Steve developed a close relationship with the leadership team of the American Battle Monuments Commission (ABMC), the government agency in charge of some 26 American military cemeteries throughout Europe and the Far East; 125,000 American soldiers are buried in those cemeteries. We faced two challenges: to definitively prove that the soldier was Jewish, and then to find a living family member to make the request to have the marker changed.
Finding Pvt. Garadetsky
As a result of our detailed review of the database of soldiers interred at Normandy, we found Benjamin Garadetsky, who was killed in battle on Aug. 23, 1944. Garadetsky, an Army private, was interred in the Normandy cemetery, like his mostly Christian comrades, under a cross. But Benjamin was a Jew; he voluntarily signed up for service in 1941, at age 26, so he could fight the Nazis — and he enlisted through the services of the National Jewish Welfare Board. Through painstaking genealogical research, we verified his Jewish identity and, through dogged efforts and, frankly, a bit of luck, we found his family. On June 20, 2018, in a moving ceremony, in full partnership with the ABMC, and in the presence of ABMC officials, family members and friends, we replaced the Latin cross under which Garadetsky was buried with a Jewish Star of David.

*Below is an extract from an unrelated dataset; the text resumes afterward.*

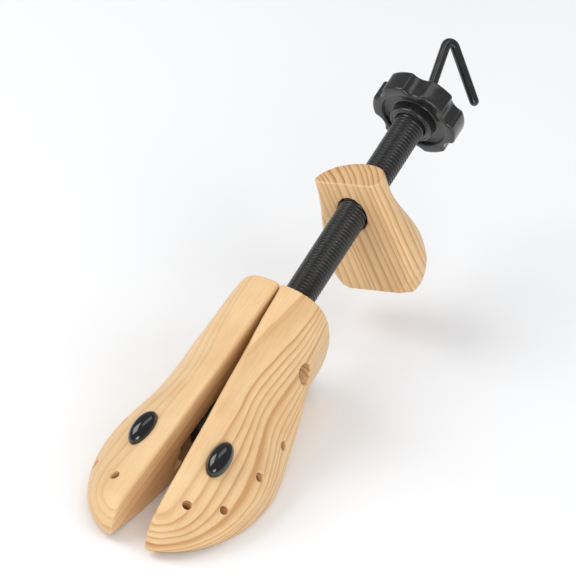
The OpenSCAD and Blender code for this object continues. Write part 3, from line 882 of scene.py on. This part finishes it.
BLACKED = metal("blacked_steel", (0.10, 0.10, 0.105), rough=0.38, brush=(1.0, 0.5, 1.0),
                tarnish=(0.05, 0.045, 0.04))
SPRING = metal("spring_wire", (0.42, 0.42, 0.42), rough=0.28)
BRASS = metal("nut_brass", (0.72, 0.52, 0.26), rough=0.33, brush=(0.5, 0.5, 1.5),
              tarnish=(0.35, 0.22, 0.10))

for ob, mat in ((toe_right, PINE_R), (toe_left, PINE_L), (heel, PINE_H), (tube, THREAD),
                (knob, GLOSS), (hook, LACQUER), (plug_right, SHINE), (plug_left, SHINE),
                (coils[0], SPRING), (coils[1], SPRING)):
    ob.data.materials.clear()
    ob.data.materials.append(mat)

# CAD pieces that stay, with eased edges
KEPT = {
    "hinge_leaf_left": ZINC, "hinge_leaf_right": ZINC, "hinge_screws_left": ZINC,
    "hinge_screws_right": ZINC, "pivot_yoke": ZINC, "hinge_pin": ZINC, "cross_bolt": BLACKED,
    "cross_nut": BLACKED, "bolt_washers": ZINC, "tube_clips": SPRING, "wheel_pins": SPRING,
    "rod_bush_front": NYLON, "rod_bush_rear": NYLON, "rod_collar": BLACKED,
    "rod_clip": SPRING, "spreader_wedge": MATT, "heel_nut": BRASS}
for name, mat in KEPT.items():
    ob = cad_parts[name]
    if not ob.material_slots:
        ob.data.materials.append(mat)
    for slot in ob.material_slots:
        slot.link = "OBJECT"
        slot.material = mat
    weld = ob.modifiers.new("join", "WELD")
    weld.merge_threshold = 2e-6
    bevel = ob.modifiers.new("edges", "BEVEL")
    bevel.width = 0.18 * MM
    bevel.segments = 2
    bevel.limit_method = "ANGLE"
    bevel.angle_limit = radians(35)
    bevel.use_clamp_overlap = True


# ---------------------------------------------------------------- floor, camera and lights, in metres
def make_floor():
    mesh = bpy.data.meshes.new("floor")
    work = bmesh.new()
    bmesh.ops.create_grid(work, x_segments=1, y_segments=1, size=6.0)
    work.to_mesh(mesh)
    work.free()
    ob = bpy.data.objects.new("floor", mesh)
    bpy.context.scene.collection.objects.link(ob)
    ob.location = (0, 0, -0.0002)
    white = Shader("floor_white")
    white.surface({"Base Color": (0.889, 0.90, 0.918, 1), "Roughness": 0.75,
                   "Specular IOR Level": 0.15})
    mesh.materials.append(white.mat)


# the camera's axes
RIGHT = Vector((0.87956, 0.46185, 0.11107))
UP = Vector((-0.35351, 0.48031, 0.80225))
TO_CAM = Vector((0.31717, -0.74489, 0.58573))
CAM_DIST, MARGIN, SENSOR = 3.2, 1.12, 36


def make_camera():
    """Centred on the CAD pieces as seen along TO_CAM, with a margin round them."""
    pts = np.concatenate([read_points(node.data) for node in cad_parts.values()])
    across, upward = pts @ np.array(RIGHT), pts @ np.array(UP)
    target = (RIGHT * ((across.min() + across.max()) / 2)
              + UP * ((upward.min() + upward.max()) / 2)
              + TO_CAM * float(np.mean(pts @ np.array(TO_CAM))))
    span = max(np.ptp(across), np.ptp(upward)) * MARGIN
    camera = bpy.data.cameras.new("camera")
    ob = bpy.data.objects.new("camera", camera)
    bpy.context.scene.collection.objects.link(ob)
    camera.sensor_width = SENSOR
    camera.lens = SENSOR * CAM_DIST / span
    camera.clip_start, camera.clip_end = 0.05, 20
    ob.matrix_world = Matrix((RIGHT, UP, TO_CAM)).transposed().to_4x4()
    ob.location = target + TO_CAM * CAM_DIST
    bpy.context.scene.camera = ob


CENTRE = (Vector(CAD_BOX[0]) + Vector(CAD_BOX[1])) / 2


def lamp(name, offset, size, power, colour=(1, 1, 1)):
    """A rectangular light at an offset from the centre, facing it."""
    light = bpy.data.lights.new(name, "AREA")
    light.shape = "RECTANGLE"
    light.size, light.size_y = size
    light.energy = power
    light.color = colour
    ob = bpy.data.objects.new(name, light)
    bpy.context.scene.collection.objects.link(ob)
    ob.location = CENTRE + offset
    ob.rotation_mode = "QUATERNION"
    ob.rotation_quaternion = (CENTRE + offset - CENTRE).to_track_quat("Z", "Y")
    return ob


def make_lights():
    key = (TO_CAM * 0.42 - RIGHT * 0.62 + UP * 0.66).normalized()
    front = (TO_CAM * 0.92 - UP * 0.30 + RIGHT * 0.06).normalized()
    fill = (TO_CAM * 0.62 + RIGHT * 0.72 + UP * 0.05).normalized()
    lamp("key", key * 1.25, size=(0.8, 0.8), power=7.4, colour=(1.0, 0.992, 0.98))
    lamp("front", front * 1.4, size=(0.7, 0.5), power=5.0)
    lamp("fill", fill * 1.5, size=(1.1, 0.8), power=4.6).visible_glossy = False
    lamp("top", Vector((0.15, 0.35, 1.25)), size=(0.5, 1.1), power=2.2)


def make_world():
    """White all round, dimmer in reflections."""
    world = bpy.data.worlds.new("studio")
    bpy.context.scene.world = world
    world.use_nodes = True
    nodes, links = world.node_tree.nodes, world.node_tree.links
    background = next(n for n in nodes if n.type == "BACKGROUND")
    path = nodes.new("ShaderNodeLightPath")
    strength = nodes.new("ShaderNodeMix")
    strength.data_type = "FLOAT"
    links.new(path.outputs["Is Glossy Ray"], strength.inputs[0])
    strength.inputs[2].default_value = 0.58
    strength.inputs[3].default_value = 0.24
    links.new(strength.outputs[0], background.inputs["Strength"])
    background.inputs["Color"].default_value = (1, 1, 1, 1)


make_floor()
make_camera()
make_lights()
make_world()
bpy.context.scene.view_settings.view_transform = "Standard"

Our meticulous research next brought us to two brothers, Charles and Frank Solomon, airmen who were killed within a few months of one another, at the end of 1943 and the beginning of 1944. Charles was buried in Normandy and Frank was buried in the Ardennes American Cemetery in Belgium, where the Battle of the Bulge was fought. On April 8 and 9, 2019, we changed both of their markers to Jewish stars, once again with the cooperation of ABMC and in the presence of family members and friends. Having expanded our efforts to a cemetery other than Normandy, we changed our name from the Normandy Heritage Project to “Operation Benjamin” (operationbenjamin.org), after our first “returning” soldier, Benjamin Garadetsky.
On Feb. 12, we replaced with Stars of David the Latin cross headstones marking the graves of five Jewish U.S. soldiers buried in the Manila American Cemetery and Memorial — Robert S. Fink, Jack Gilbert, Allan C. Franken, Louis Wolf and Arthur Waldman. In the presence of Sung Kim, United States ambassador to the Philippines, Rafael Harpaz, Israel ambassador to the Philippines, and members of the soldiers’ families, we publicly affirmed our profound gratitude to them for their heroic contribution to the defense of America. We recited the Kaddish at each of their graves.

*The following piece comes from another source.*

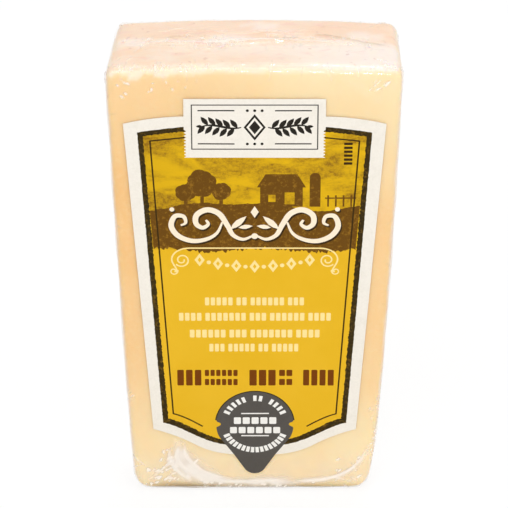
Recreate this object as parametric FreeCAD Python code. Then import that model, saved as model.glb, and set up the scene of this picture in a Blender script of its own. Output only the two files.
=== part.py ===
import FreeCAD, Part
import math
import os

# A film-wrapped portion of a washed-rind vacherin wheel, standing on its narrow foot.
# Millimetres, +Z up, the foot in the plane z = 0, the labelled cut face towards -Y.
#
# The portion is a truncated wedge.  Its two cut faces lean outwards from the foot to the
# rim, so it is thickest at the rind on top.  Each cut face has its own flat coordinates:
# across is X, and along runs up the leaning face from the foot.

# Driving dimensions of the cheese in its film
face_length = 111.7     # foot to rind, measured along a cut face
rim_width = 64.9        # across the cut face at the rind
waist_width = 58.9      # between the points where the tangents of a side's ends meet
foot_width = 53.4       # across the cut face at the foot
waist_height = 10.0     # foot to those points, measured along a cut face
rim_depth = 27.4        # front to back at the rind
foot_depth = 14.8       # front to back at the foot
waist_shift = 0.3       # how far the waist sits right of the rim's middle
foot_shift = 0.8        # how far the foot sits left of the rim's middle
rim_crown = 0.9         # rise of the rind's middle above its corners
left_narrowing = 1.5    # how much closer the left side is at the back of the rim
right_narrowing = 0.2   # the same on the right side
rim_corner = 2.5        # rounding where the rind turns into a side
foot_corner = 3.9       # rounding where the foot turns into a side
cut_edge = 1.5          # rounding round the two cut faces
edge_steps = 4          # flat bands that make up that rounding

# Driving dimensions of the film's end seal, a low ridge across the middle of the rind
seal_rise = 0.5
seal_thickness = 1.2
seal_end_margin = 6.0   # from the end of the ridge to the side of the rim

# Driving dimensions of the paper label on the front cut face
label_thickness = 0.2
label_shift = 0.15          # how far the label sits right of the rim's middle
label_rim_margin = 7.8      # rind edge of the face to the top of the tab
label_foot_margin = 5.1     # foot edge of the face to the tip of the tongue
tab_width = 30.9
tab_height = 4.3            # tab above the inner ends of the shoulders
shoulder_drop = 1.8         # fall of each shoulder from the tab to its outer corner
shoulder_crown = 0.4
upper_side_margin = 3.4     # side of the cheese to the label's upper corners
lower_side_margin = 5.2     # side of the cheese to the label's lower corners
lower_corner_rise = 12.5    # tongue tip to the label's lower corners
ogee_drop = 7.1             # fall of the lower edge from the corner to the tongue
ogee_turn = 0.57            # where the lower edge turns, as a share of its run
ogee_turn_drop = 0.69       # how much of the fall is done at the turn
ogee_crown = 0.45           # bulge of each half of the lower edge
tongue_root_width = 9.6     # tongue where it leaves the lower edge
tongue_tip_radius = 2.65

lean = math.asin((rim_depth - foot_depth) / 2 / face_length)


def face_point(across, along, lift=0.0, side=-1):
    """A point lifted off a cut face; side is -1 for the front and 1 for the back.

    The outline at full size lies deeper than the face by cut_edge, and there the foot is
    at z = 0.
    """
    y = side * (foot_depth / 2 + along * math.sin(lean) + lift * math.cos(lean))
    z = along * math.cos(lean) - (lift + cut_edge) * math.sin(lean)
    return FreeCAD.Vector(across, y, z)


# A stroke of an outline is its kind and two or three flat points (across, along).  An arc
# passes through its middle point, and a bend is only drawn towards it.
def line(start, end):
    return "line", start, end


def arc(start, middle, end):
    return "arc", start, middle, end


def bend(start, pole, end):
    return "bend", start, pole, end


def bowed(start, end, bulge):
    """An arc from start to end, with its middle moved to the left of the way by bulge."""
    run = (end[0] - start[0], end[1] - start[1])
    length = math.hypot(*run)
    middle = (
        (start[0] + end[0]) / 2 - run[1] / length * bulge,
        (start[1] + end[1]) / 2 + run[0] / length * bulge,
    )
    return arc(start, middle, end)


def rounded_corner(before, corner, after, radius):
    """The arc that rounds a corner between two straight ways."""
    to_before = FreeCAD.Vector(before[0] - corner[0], before[1] - corner[1], 0).normalize()
    to_after = FreeCAD.Vector(after[0] - corner[0], after[1] - corner[1], 0).normalize()
    half_angle = to_before.getAngle(to_after) / 2
    setback = radius / math.tan(half_angle)
    cut_back = radius / math.sin(half_angle) - radius
    steps = (
        to_before * setback,
        (to_before + to_after).normalize() * cut_back,
        to_after * setback,
    )
    return arc(*((corner[0] + step.x, corner[1] + step.y) for step in steps))


def turned_round(strokes):
    """The same strokes drawn from their other end."""
    return [(stroke[0], *reversed(stroke[1:])) for stroke in reversed(strokes)]


def mirrored(strokes):
    """The same strokes on the other side of the face's middle line."""
    return [
        (stroke[0], *((-across, along) for across, along in stroke[1:])) for stroke in strokes
    ]


def stroke_edge(stroke, lift, side):
    """The edge that a stroke draws on a cut face."""
    points = [face_point(across, along, lift, side) for across, along in stroke[1:]]
    if stroke[0] == "line":
        return Part.LineSegment(*points).toShape()
    if stroke[0] == "arc":
        return Part.Arc(*points).toShape()
    curve = Part.BezierCurve()
    curve.setPoles(points)
    return curve.toShape()


def face_wire(strokes, lift=0.0, side=-1):
    """A closed wire parallel to a cut face."""
    return Part.Wire([stroke_edge(stroke, lift, side) for stroke in strokes])


def body_outline(inset, left_inset, right_inset):
    """The outline of a cut face, set in all round, and further in at the rim's ends."""
    foot = foot_width / 2 - inset
    waist = waist_width / 2 - inset
    rim = rim_width / 2 - inset
    rim_along = face_length - rim_crown - inset
    foot_left = (-foot - foot_shift, inset)
    foot_right = (foot - foot_shift, inset)
    waist_right = (waist + waist_shift, waist_height)
    rim_right = (rim - right_inset, rim_along)
    crown = (0.0, rim_along + 2 * rim_crown)
    rim_left = (-rim + left_inset, rim_along)
    waist_left = (-waist + waist_shift, waist_height)

    foot_radius = max(foot_corner - inset, foot_corner / 4)
    rim_radius = max(rim_corner - inset, rim_corner / 4)
    lower_left = rounded_corner(waist_left, foot_left, foot_right, foot_radius)
    lower_right = rounded_corner(foot_left, foot_right, waist_right, foot_radius)
    upper_right = rounded_corner(waist_right, rim_right, crown, rim_radius)
    upper_left = rounded_corner(crown, rim_left, waist_left, rim_radius)
    return [
        line(lower_left[3], lower_right[1]),
        lower_right,
        bend(lower_right[3], waist_right, upper_right[1]),
        upper_right,
        bend(upper_right[3], crown, upper_left[1]),
        upper_left,
        bend(upper_left[3], waist_left, lower_left[1]),
        lower_left,
    ]


def wrapped_body():
    """A loft from the front face to the back one, through the rounding of both edges."""
    front_wires = []
    back_wires = []
    for step in range(edge_steps + 1):
        angle = math.radians(90 * step / edge_steps)
        inset = cut_edge * (1 - math.sin(angle))
        sunk = cut_edge * (1 - math.cos(angle))
        back_outline = body_outline(inset, left_narrowing, right_narrowing)
        front_wires.append(face_wire(body_outline(inset, 0.0, 0.0), -sunk, -1))
        back_wires.append(face_wire(back_outline, -sunk, 1))
    return Part.makeLoft(front_wires + back_wires[::-1], True, True)


def end_seal():
    """The low ridge where the film is welded shut, sinking into the rind at both ends."""
    rind_top = face_length * math.cos(lean)
    half = rim_width / 2 - seal_end_margin
    sunk = rind_top - rim_crown - seal_rise - rim_corner / 2
    y = -seal_thickness / 2
    left = FreeCAD.Vector(-half, y, sunk)
    right = FreeCAD.Vector(half, y, sunk)
    crest = FreeCAD.Vector(0.0, y, rind_top + seal_rise)
    outline = Part.Wire(
        [Part.LineSegment(left, right).toShape(), Part.Arc(right, crest, left).toShape()]
    )
    return Part.Face(outline).extrude(FreeCAD.Vector(0.0, seal_thickness, 0.0))


def side_reach(along):
    """How far a side of the front face lies from the middle at a height, unshifted."""
    spread = face_length - 2 * waist_height
    share = (math.sqrt(waist_height**2 + spread * along) - waist_height) / spread
    halves = (foot_width / 2, waist_width / 2, rim_width / 2)
    weights = ((1 - share) ** 2, 2 * share * (1 - share), share**2)
    return sum(half * weight for half, weight in zip(halves, weights))


def label_outline():
    """The label's die-cut outline: tab, shoulders, sides, ogee lower edge and tongue."""
    tab_top = face_length - label_rim_margin
    tab_corner = (tab_width / 2, tab_top)
    shoulder_in = (tab_width / 2, tab_top - tab_height)
    upper_along = shoulder_in[1] - shoulder_drop
    shoulder_out = (side_reach(upper_along) - upper_side_margin, upper_along)
    lower_along = label_foot_margin + lower_corner_rise
    lower_corner = (side_reach(lower_along) - lower_side_margin, lower_along)
    root = (tongue_root_width / 2, lower_along - ogee_drop)
    turn = (
        lower_corner[0] + (root[0] - lower_corner[0]) * ogee_turn,
        lower_corner[1] - ogee_drop * ogee_turn_drop,
    )

    # The tongue's straight side is tangent to the circle of its rounded tip.
    tip_centre = (0.0, label_foot_margin + tongue_tip_radius)
    reach = math.dist(root, tip_centre)
    aim = math.atan2(root[1] - tip_centre[1], root[0] - tip_centre[0])
    touch_angle = aim - math.acos(tongue_tip_radius / reach)
    touch = (
        tongue_tip_radius * math.cos(touch_angle),
        tip_centre[1] + tongue_tip_radius * math.sin(touch_angle),
    )

    right_side = [
        line(tab_corner, shoulder_in),
        bowed(shoulder_in, shoulder_out, shoulder_crown),
        line(shoulder_out, lower_corner),
        bowed(lower_corner, turn, -ogee_crown),
        bowed(turn, root, ogee_crown),
        line(root, touch),
    ]
    tip = arc(touch, (0.0, label_foot_margin), (-touch[0], touch[1]))
    left_side = turned_round(mirrored(right_side))
    tab = line((-tab_corner[0], tab_top), tab_corner)
    return right_side + [tip] + left_side + [tab]


def label():
    """The paper label, lying flat against the film on the front cut face."""
    paper = Part.Face(face_wire(label_outline()))
    slab = paper.extrude(face_point(0.0, 0.0, label_thickness) - face_point(0.0, 0.0))
    slab.translate(FreeCAD.Vector(label_shift, 0.0, 0.0))
    return slab


solids = {
    "wrapped_cheese": wrapped_body().fuse(end_seal()).removeSplitter(),
    "label": label(),
}

os.makedirs("parts", exist_ok=True)
for node, shape in solids.items():
    shape.exportStep(f"parts/{node}.step")
    print(node, len(shape.Solids), f"solid, {shape.Volume / 1000:.2f} cm3", shape.isValid())
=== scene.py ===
import math
import random

import bmesh
import bpy
import numpy as np
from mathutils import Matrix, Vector
from mathutils.bvhtree import BVHTree
from mathutils.geometry import delaunay_2d_cdt


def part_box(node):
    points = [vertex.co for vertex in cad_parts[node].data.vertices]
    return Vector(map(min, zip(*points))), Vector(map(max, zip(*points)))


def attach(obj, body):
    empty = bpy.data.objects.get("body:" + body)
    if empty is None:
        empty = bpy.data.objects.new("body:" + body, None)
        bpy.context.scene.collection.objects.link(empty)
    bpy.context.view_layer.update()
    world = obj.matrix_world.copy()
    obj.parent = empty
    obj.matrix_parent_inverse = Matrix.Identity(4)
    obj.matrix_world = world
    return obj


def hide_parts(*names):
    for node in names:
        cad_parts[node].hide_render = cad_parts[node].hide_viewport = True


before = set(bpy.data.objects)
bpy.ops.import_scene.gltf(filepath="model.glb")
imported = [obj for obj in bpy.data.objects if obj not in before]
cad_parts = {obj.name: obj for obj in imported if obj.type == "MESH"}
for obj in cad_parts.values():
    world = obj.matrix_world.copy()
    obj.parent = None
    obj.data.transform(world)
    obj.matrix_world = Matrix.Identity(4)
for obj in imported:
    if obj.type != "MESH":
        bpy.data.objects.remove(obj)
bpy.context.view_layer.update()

# A film-wrapped portion of washed-rind vacherin with a paper label.  Blender works in
# metres; the sizes below are in millimetres and pass through MM, apart from the stage's.
MM = 0.001
BODY = "wrapped_cheese"
LABEL = "label"
WHITE = (1.0, 1.0, 1.0, 1.0)


def metres(x, y, z):
    """A place or a way given in mm, in metres."""
    return Vector((x, y, z)) * MM


# -------- the cut face's own frame


class CutFace:
    """Flat coordinates in mm on the labelled cut face, read from the CAD label.

    across is X, along runs up the leaning face from the foot, and lift is off the face.
    """

    def __init__(self, node):
        mesh = node.data
        seated = max(mesh.polygons, key=lambda polygon: polygon.normal.y * polygon.area)
        self.normal = -seated.normal.copy()
        self.up = Vector((0.0, self.normal.z, -self.normal.y))
        touching = mesh.vertices[seated.vertices[0]].co
        self.origin = touching - self.up * (touching.z / self.up.z)
        self.origin.x = 0.0

    def point(self, across, along, lift=0.0):
        """A point of the row frame, in metres."""
        step = self.up * along + self.normal * lift
        return self.origin + (step + Vector((across, 0.0, 0.0))) * MM

    def flat(self, points):
        """across, along and lift of many points, as three arrays in mm."""
        offset = (points - np.array(self.origin)) / MM
        return offset[:, 0], offset @ np.array(self.up), offset @ np.array(self.normal)


face = CutFace(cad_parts[LABEL])
body_low, body_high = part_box(BODY)
label_low, label_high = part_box(LABEL)
FACE_TOP = (body_high.z / face.up.z) / MM
LABEL_FOOT = (label_low.z / face.up.z) / MM
LABEL_MIDDLE = (label_low.x + label_high.x) / 2 / MM
LABEL_FRONT = 0.16  # how far the label's two sides lie off the cut face
LABEL_BACK = -0.04
BODY_TOP = body_high.z / MM
FRONT_LIFT = -2.0  # a place less deep than this counts as the front
FILM_DEPTH = 0.06  # how far inside the CAD body the film lies on average
CHEESE_DEPTH = 0.24  # and how far inside it the cheese lies
HIGHEST_FOLD = 0.5
FAR = 1e9  # more than any distance here

# How pale the paste is, by its height on the face. This is partly painted light: paler near
# the top, where light falls from above, deepest at mid-height, and paler again at the foot.
PALE_HEIGHTS = (0, 15, 30, 48, 64, 88, 101, 112)
PALE_SHARES = (1, 0.85, 0.45, 0.2, 0.0, 0.12, 0.36, 0.65)

body_surface = BVHTree.FromObject(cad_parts[BODY], bpy.context.evaluated_depsgraph_get())


def side_x(height, way):
    """x in mm of the CAD body's left or right side, for a way of -1 or 1."""
    return body_surface.ray_cast(metres(0, 0, height), Vector((way, 0, 0)))[0].x / MM


def on_back(point):
    """The place on the back that lies behind a place on the front."""
    return Vector((point.x, -point.y, point.z))


# -------- colour and node helpers


def linear(red, green, blue):
    """A colour given as 0 to 255 sRGB, as Blender's linear RGBA."""
    out = []
    for channel in (red, green, blue):
        value = channel / 255
        out.append(value / 12.92 if value <= 0.04045 else ((value + 0.055) / 1.055) ** 2.4)
    return (*out, 1.0)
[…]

With all eight of these soldiers, and with three more whose headstone changes at European cemeteries have already been approved by the ABMC, Operation Benjamin has demonstrated a high level of adherence to detailed research, thorough documentation and full partnership with the families of the fallen soldiers. We are proud of our work in helping these “descendants of honor” pay renewed tribute to their long-departed family members, with the comfort that the contributions of their loved ones are now recognized with symbols reflecting their true faith.

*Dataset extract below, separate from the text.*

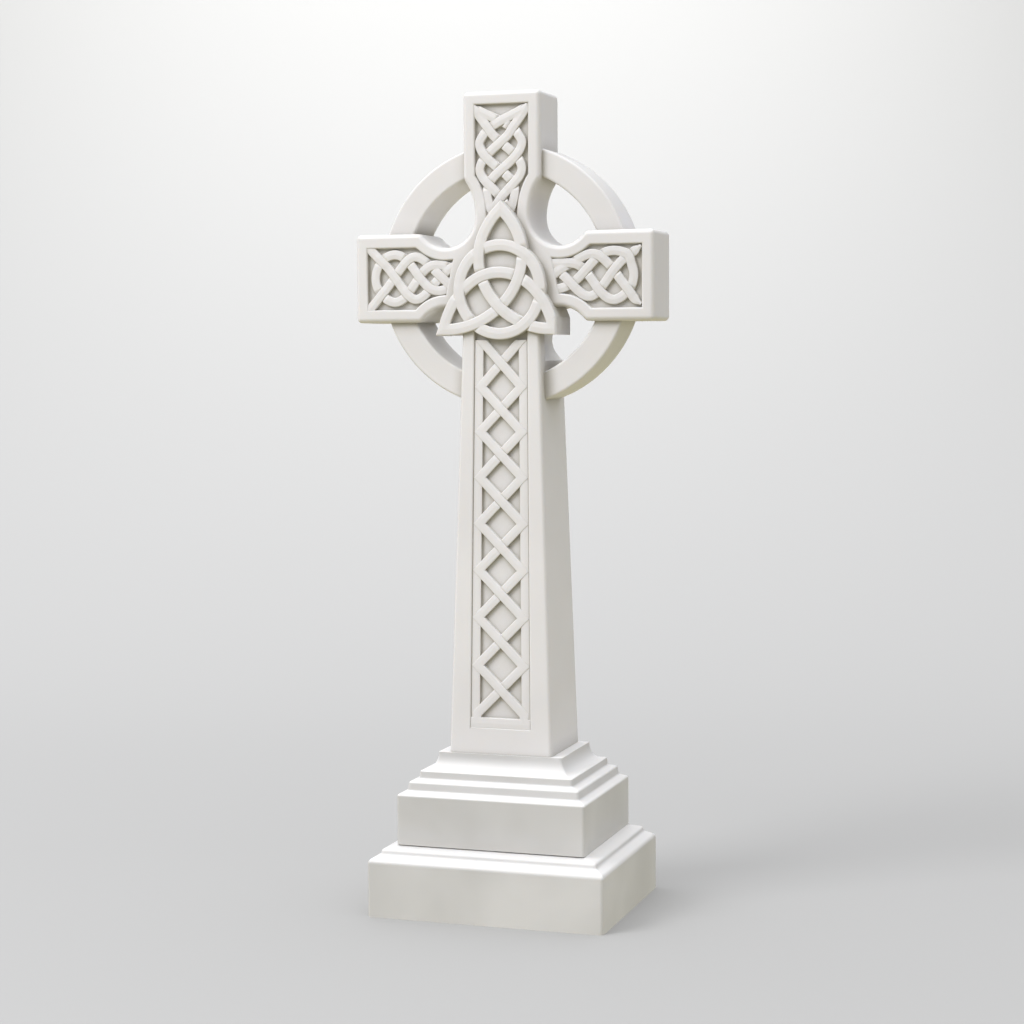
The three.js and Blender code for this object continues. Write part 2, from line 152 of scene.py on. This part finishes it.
def moulded_block(node, corner, section):
    """Block on a node's plan: its edge loop rises through a section of inset and height on all sides."""
    low, high = (Vector(point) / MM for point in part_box(node))
    bm = bmesh.new()
    bmesh.ops.create_grid(bm, x_segments=1, y_segments=1, size=0.5)
    bmesh.ops.scale(bm, vec=high - low, verts=bm.verts)
    middle = (low + high) / 2
    bmesh.ops.translate(bm, vec=(middle.x, middle.y, low.z), verts=bm.verts)
    bmesh.ops.bevel(bm, geom=bm.verts[:], affect="VERTICES", offset=corner, segments=5, profile=0.5,
                    material=-1)
    edges = bm.edges[:]
    reached = Vector(section[0])
    for inset, height in section[1:]:
        grown = bmesh.ops.extrude_edge_only(bm, edges=edges)["geom"]
        edges = [part for part in grown if isinstance(part, bmesh.types.BMEdge)]
        step = inset - reached.x
        for vert in (part for part in grown if isinstance(part, bmesh.types.BMVert)):
            vert.co.x -= math.copysign(step, vert.co.x - middle.x)
            vert.co.y -= math.copysign(step, vert.co.y - middle.y)
            vert.co.z += height - reached.y
        reached = Vector((inset, height))
    bmesh.ops.contextual_create(bm, geom=edges)
    bmesh.ops.recalc_face_normals(bm, faces=bm.faces)
    return bm


def stone_piece(name, bm, material):
    """Turns millimetres into metres and makes the object, with soft edges smooth and carved edges crisp."""
    bmesh.ops.scale(bm, vec=(MM, MM, MM), verts=bm.verts)
    mesh = bpy.data.meshes.new(name)
    bm.to_mesh(mesh)
    bm.free()
    for face in mesh.polygons:
        face.use_smooth = True
    mesh.set_sharp_from_angle(angle=math.radians(40))
    piece = bpy.data.objects.new(name, mesh)
    bpy.context.scene.collection.objects.link(piece)
    mesh.materials.append(material)
    weighting = piece.modifiers.new("weighted normals", "WEIGHTED_NORMAL")
    weighting.keep_sharp = True
    return piece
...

As Americans, we salute the ABMC for its great work. We are deeply grateful to its leadership for the way the organization treats the remains of our American heroes with such dignity, respect, nobility, grandeur and majesty. Shalom, Steve and I met in Washington, D.C. at the end of November with William M. Matz, secretary of ABMC, in charge of all its operations worldwide. Secretary Matz told us then that “a country’s moral value is judged by how it cares for those who made the ultimate sacrifice on its behalf.” The ABMC represents our highest moral values as a country. It has been a real privilege for us at Operation Benjamin to partner with them.
The Ultimate Sacrifice
Jews— in peace and in war —have contributed to every aspect of American life. Less well known are the Jewish contributions in blood — the hundreds of thousands of Jews who have been on the front lines every time the United States has gone to war. From the earliest days of the Republic, through the Civil War, the World Wars and today’s battles against Mideast terror, Jews have been an integral part of the U.S. military.
Perhaps the apex of Jewish participation in the military was World War II, as America gathered its strength to fight one of history’s greatest monsters — Hitler, the man who declared war particularly on the Jewish people, vowing to erase them from the pages of history. According to historian Solomon Grayzel, there were 550,000 Jews in the U.S. military during the war years, out of a total population of 4,770,000 American Jews. Of those, more than 10,000 were killed in combat, and more than 36,000 received citations.
These Jews died so we could remain alive — and free. Remembering them for who they were is the least we can do. Being involved in this chesed shel emet, a “true kindness,” is a matter of hakarat hatov — recognizing the good they did for us, and being appreciative of their sacrifices. And it’s important that we — and our children and grandchildren — understand just how much Jews have given to make America what it is today.
In addition, we live at a time when anti-Semitism is on the rise in America. By adding Jewish stars to the graves in these cemeteries we make it possible for all those visiting them — in person or virtually — to recognize that more Jews made the ultimate sacrifice for freedom, for democracy, for America. Our work at Operation Benjamin will ensure that our soldiers are honored in death as lived their lives — as proud Jews.
I will always remember the thought that Scott Desjardins, superintendent at the Normandy American Cemetery, shared with us at the two ceremonies we were privileged to hold there. He said, “These people were not motivated to go to war by the people in front of them who they hated; they were motivated to go to war by the people behind them who they loved.”
May their souls be bound up in the bonds of eternal life.
Rabbi Jacob J. Schacter is the co-founder of Operation Benjamin and the University Professor of Jewish History and Jewish Thought and senior scholar at the Center for the Jewish Future at Yeshiva University.